There’s a rough and tumble sense to Hinterland, as they build and grow into the company they foresee. Currently, no winery in the area has the equipment to produce tank-fermented sparkling wine or finish the traditional method process, which sees secondary fermentation take place in the bottle that the wine is sold in. Hinterland is hoping to change that one day. They’re slowly increasing their equipment in a bid to be more self-sufficient.

“We’re kind of slapping it together as we go,” says Newman. But that doesn’t mean this is some sort of mishmash operation. “Contrary to the digs, we’re trying to be serious about it,” Newman laughs. Samaras completes his train of thought, “We put our investment in the vineyard.”

To differentiate themselves from the other few wineries making sparkling in the region, Newman and Samaras are trying to innovate to keep things interesting. This might mean more atypical blends or even other grape varietals than traditional Pinot Noir and Chardonnay making it into the cut, such as Sauvignon Blanc. For right now, though, they’re aiming for a less ambitious goal.

“We’d like to be able to carry a meal,” Newman explains. And the dessert match would be Ancestral, a self-proclaimed promiscuous, strawberries-and-cream Gamay Noir offering that works equally well with Indian food.

They weren’t exactly sure how a fizzy red wine would work out. It was a nail biter decision from the moment they bought the fruit from neighbours, the Grange of Prince Edward Vineyard and Estate Winery. “We made the most that we could afford to pour down the drain,” Samaras explains with a shrug and a sly smile. Today, she’s sorry they only made 100 cases.

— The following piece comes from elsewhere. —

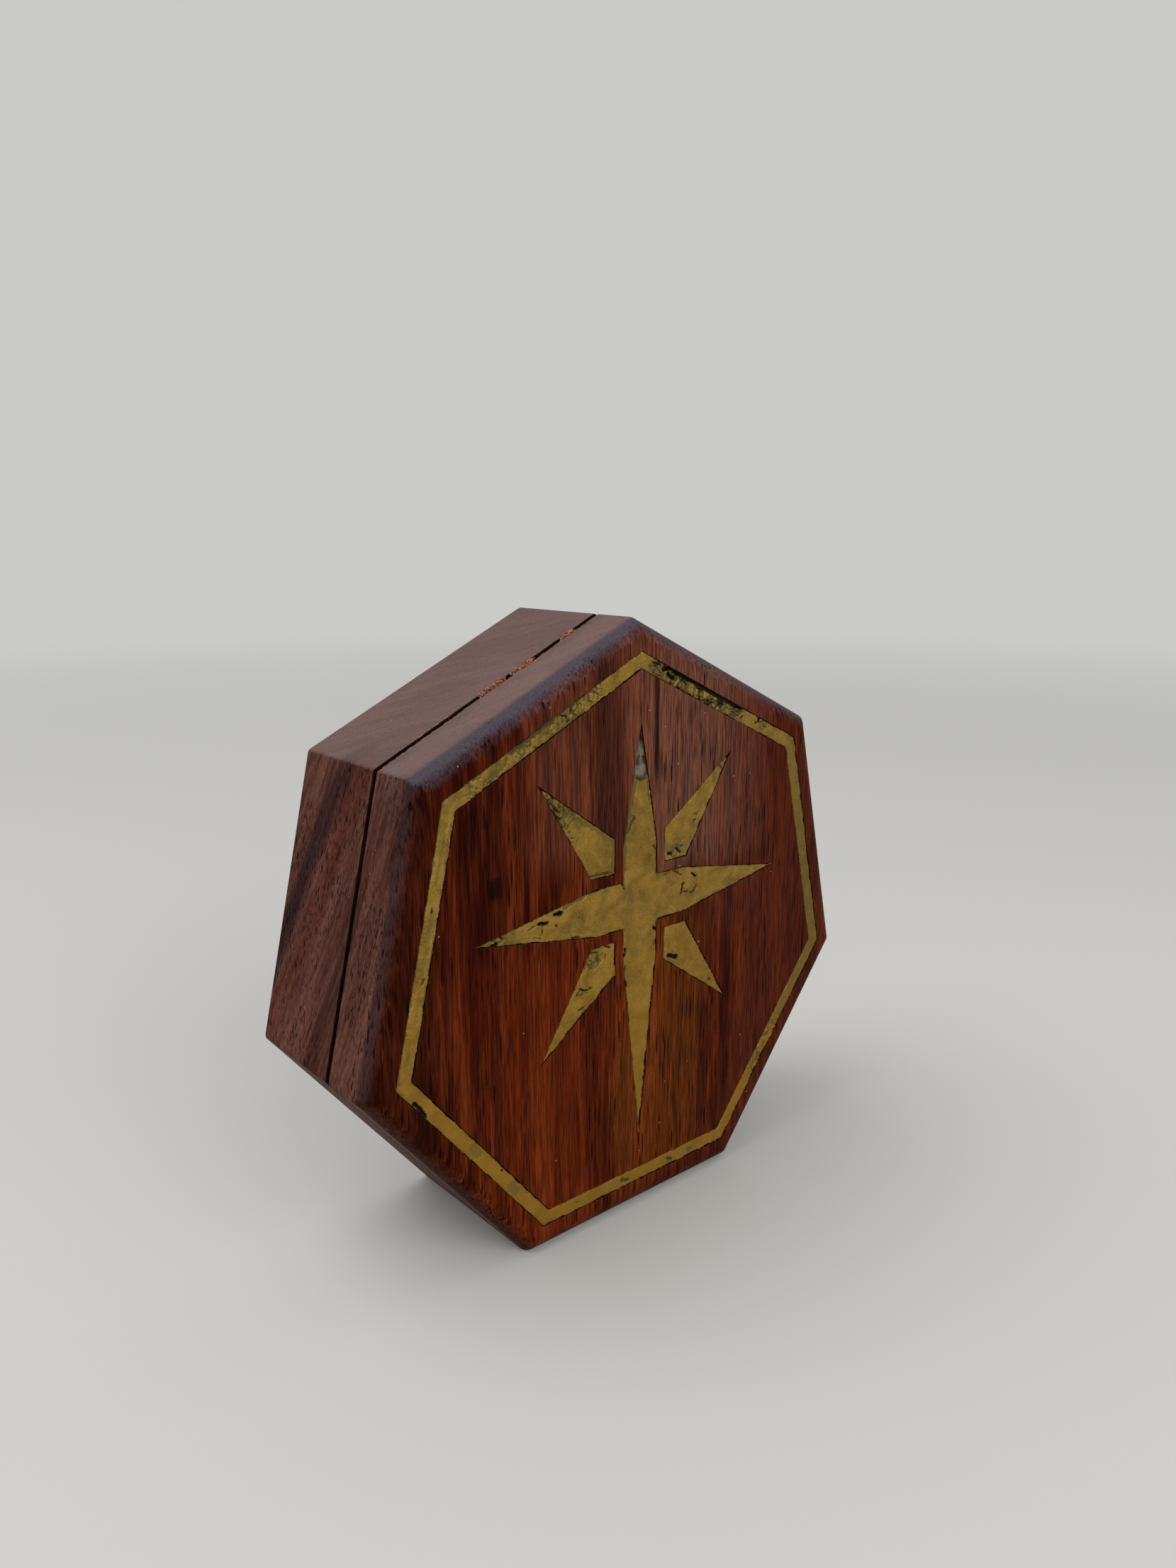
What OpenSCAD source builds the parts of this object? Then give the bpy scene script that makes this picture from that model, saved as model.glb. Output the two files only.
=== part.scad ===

“It seems if we had to identify with a style it’d be dry and racy, very focused,” says winemaker Adam Delmore, of efforts with traditional method sparkling wine since the Grange of Prince Edward Vineyard and Estate Winery’s inaugural vintage in 2007.

Just because the young winemaker has his eye on a distinct style, doesn’t mean he waves off tradition. Typically using equal parts Pinot Noir and Chardonnay, that Delmore confides is the same clone Champagne Bollinger uses, the Grange creates Old World style sparkling wine.

On that track, Delmore started experimenting with building complexity in the base wine for his bubbly. “We were waiting on bottles and so we thought “Okay, it’s not great to just leave it in tank. What can we do?” he explains about the 2009 vintage. “We brainstormed and the vineyard manager and I came up with the idea of barrels. That added a nice component.

“It brings out that Old World character. Arguably in a blind tasting, you might very well think it’s European,” Delmore says. “I believe, because of that, with sparkling wine from the County — there is value.”

At under $16, the Casa-Dea Estates Winery 2008 Dea’s Cuvee offers good value. Made from 100 percent County fruit and undergoing secondary fermentation in a reinforced stainless steel tank, winemaker Paul Battilana thinks it has something different to offer.

He worked with the lees to add more complex nutty or toasty notes into the base wine, while the tank-fermented process, known in the industry as the Charmat method, preserves the fresh fruity character.

“It’s a little bit closer to traditional tasting, you get a little bit of that nuttiness, but you still have a distinctive Charmat flavour profile,” he says. And the price point is probably a good thing since it’s popular both at the winery’s La Pergola Restaurant and at his home. “My wife usually asks for the second glass,” he jokes.

“Sparkling, I think, can do very well in the County. I’ve had some phenomenal sparkling,” Battilana says thoughtfully about his counterparts in the area. As a relatively new arrival to Casa- Dea, he knows there’s huge potential for growth. “Just with this one here, I think it’s promising.”

With a total of 65 acres of vineyards now between two farms, Casa-Dea is one of the largest plantings in the County, but that doesn’t mean they’re expanding. “I want to focus more on small batches,” the Niagara transplant explains. “I want more flexibility to be creative and create something really unique.”

Casa-Dea didn’t produce its Dea’s Cuvee in 2009, but is gearing up to produce its first traditionalmethod bubbly, for which Battilana says he’ll draw from friendly inspiration. “I’m definitely looking more toward what Frederic Picard at Huff Estates is doing, that kind of style. It fits.”

Frederic Picard just returned from a three-day trip to Champagne where he was focusing on learning how to improve his sparkling program – and getting a bit jealous about the set-ups at some of the producers he visited.

“They have a lab bigger than my winery!” he exclaims. “We are in Prince Edward County and we’re far from everything. There’s no lab; we don’t have the right equipment.”

“We all just do the best we can,” the native Frenchman says. “But I think we’re learning the techniques, slowly. Not one of us made sparkling before, or grew grapes in Champagne.”

They’ve learned how to re-ferment in bottles and when to harvest grapes for sparkling. “But really, our region is still so young,” Picard says about the region he calls the laboratory because everyone is experimenting. “I might be retired by the time we find out what two or three products work beautifully here. But, we need to try. We just need time.” He is determined to be continually picky, despite the rush to grow as an industry. “We have to be careful to increase in quality with increasing volumes.”

His passion for sparkling to succeed in the County, though, is evident. “It’s my favourite wine,” he says with obvious relish. “If I could, I’d just make 100 percent sparkling like Jonas.”

These winemakers’ attempts to make sparkling shine in the County are intertwined. Each relies on the experience of the next as they learn about and adapt to the region’s climate, soil and personality. By taking calculated risks, they look to create original styles while maturing in both quality and quantity. They hope that one day, they’ll be able to say they figured out not only how to endure the conditions of this rugged Canadian wine region, but also how to flourish making the most elegant and dazzling wines imaginable.